All that, she says, gets her closer to working on technology with impact.
“It is crucial to utilize the convergence of good design and computer science to foster positive change and help people do things they previously were not able to do,” Halpern says.
Joshua Kim, senior
Mechanical engineering and radio-television-film
“You never know how one aspect of your life will affect another.”
Michael Crichton was a Harvard-educated physician before he created the medical drama juggernaut “ER.” David E. Kelley was a practicing attorney before launching a string of hit legal televisions shows including “Ally McBeal” and “Boston Legal.” Could Joshua Kim continue in their footsteps?
Maybe one day.
“I see mechanical engineering as a way to uniquely aid my RTF aspirations, and vice versa,” Kim says.
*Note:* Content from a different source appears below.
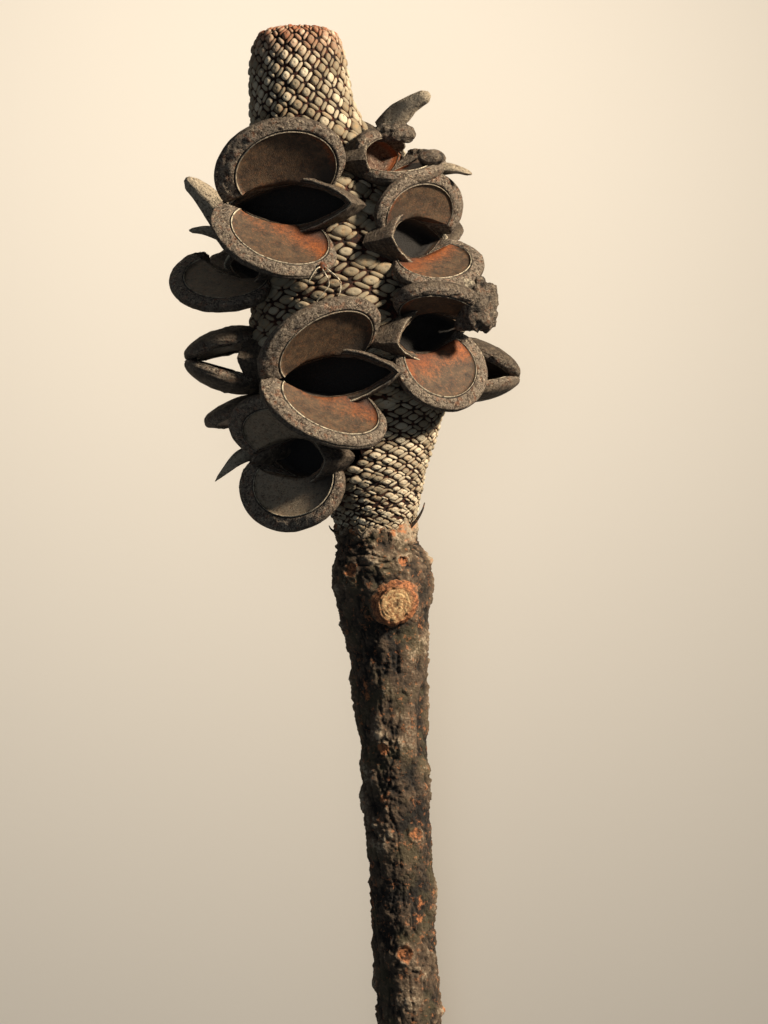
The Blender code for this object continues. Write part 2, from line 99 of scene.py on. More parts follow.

For now, he’s just happy to develop his creative writing skills in his screenwriting classes while also learning about thermodynamics in his mechanical engineering studies.
“Consistently moving between scientific and creative thought keeps my mind constantly buzzing,” Kim says. “For me, it’s just great to feel like I’m exploring all my mental potential.”
Kim says he’s not yet sure exactly what he wants to do after he graduates, but he’s confident that his versatility means there are multiple paths he can take to achieve his dreams in either field he is studying.
“Some advice I’ve taken to heart is: Only you have the power to accomplish your goals, but don’t rule out any routes to see them become reality because you never know where an experience will take you.”
Clay Downham, junior
Jazz performance and philosophy
“The wide array of opportunities between the two departments allows me to craft my education as I see fit for my research.”
Downham is a performing musician and composer (his principal instrument is the guitar), but his core focus is music theory, so for him, philosophy and jazz performance are interdependent areas of study. “The way I see it, these two majors have everything to do with my profession,” says Downham, who has his sights set on music theory Ph.D. programs.
And whether he’s developing new theories of virtual agency in music with Professor Robert Hatten or playing in the Butler School of Music improvisational ensemble, Downham says the challenge of balancing two different degree fields with at least 20 course hours a week is “exhilarating.”